Remarkably, Penn topped himself yet again with "The Assassination of Richard Nixon" (2004), in which he played Sam Bicke, an emotionally and socially disconnected failed furniture salesman in 1974 who tenuosu grip on sanity slowly slips away when, fancying himself the last honest man in America, he plots to highjack an airliner and crash it into the Nixon White House.

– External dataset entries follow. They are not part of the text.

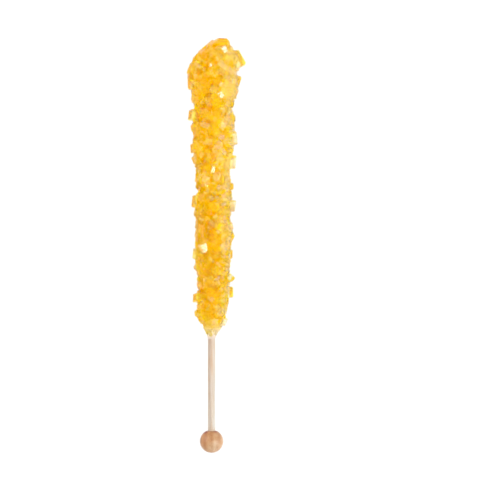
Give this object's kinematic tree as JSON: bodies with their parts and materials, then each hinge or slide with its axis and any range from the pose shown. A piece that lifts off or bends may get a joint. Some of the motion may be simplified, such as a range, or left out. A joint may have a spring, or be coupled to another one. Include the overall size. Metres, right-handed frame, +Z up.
{
  "type": "rock candy stick",
  "caption": "Rock candy on a stick: a long crust of blocky yellow sugar crystals grown on a birch dowel with a turned wooden ball handle.",
  "frame": {"origin": "middle of the bounding box's underside, on the surface that the stick lies on", "axes": "+Y along the stick towards the candy's far end, +X to the right of someone looking down on it with the candy away from them, +Z up"},
  "size_m": [0.0256, 0.178, 0.0211],
  "materials": {
    "sugar": "clear amber sugar crystals over a milky core",
    "birch": "plain sanded birch",
    "beech": "turned and lightly polished wood"
  },
  "bodies": {
    "root": {"candy": "sugar", "stick": "birch", "ball": "beech"}
  },
  "joints": []
}
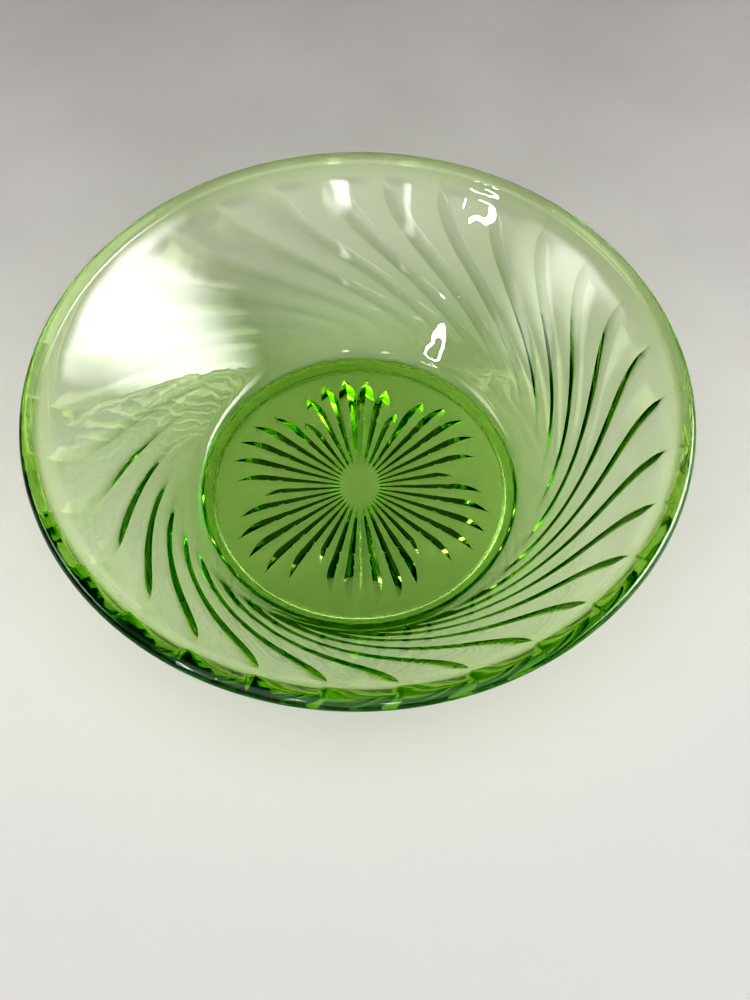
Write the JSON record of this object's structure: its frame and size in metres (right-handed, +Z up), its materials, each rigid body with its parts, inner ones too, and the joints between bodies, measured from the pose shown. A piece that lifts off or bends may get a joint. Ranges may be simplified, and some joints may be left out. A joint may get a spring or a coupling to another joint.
{
  "type": "pressed glass bowl",
  "caption": "Round flared bowl of pressed green uranium glass, with swirled flutes outside and a star cut under its floor.",
  "frame": {"origin": "centre of the foot ring's underside, on the surface that the bowl stands on", "axes": "+Z up along the bowl's axis; +X and +Y are horizontal"},
  "size_m": [0.2032, 0.2032, 0.0635],
  "materials": {
    "uranium_glass": "clear yellow-green pressed glass, fire-polished and glossy, pale through the wall and deep emerald along the rim, the flutes' steps and the star"
  },
  "bodies": {
    "root": {"dish": "uranium_glass"}
  },
  "joints": []
}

Penn started 2005 providing the watercooler moment at the Academy Awards when, before presenting an award, he made a well-intentioned but humorless response to host Chris Rock's monlogue digs at actor Jude Law. The actor then starred in the Sydney Pollack-directed thriller "The Interpreter" as a federal agent assigned to protect an African-born U.N. translator (Nicole Kidman) who alleges that she has overheard a death threat against an African head of state, spoken in a rare dialect few people other than she can understand, but he soon suspects there may be something more sinister behind her story.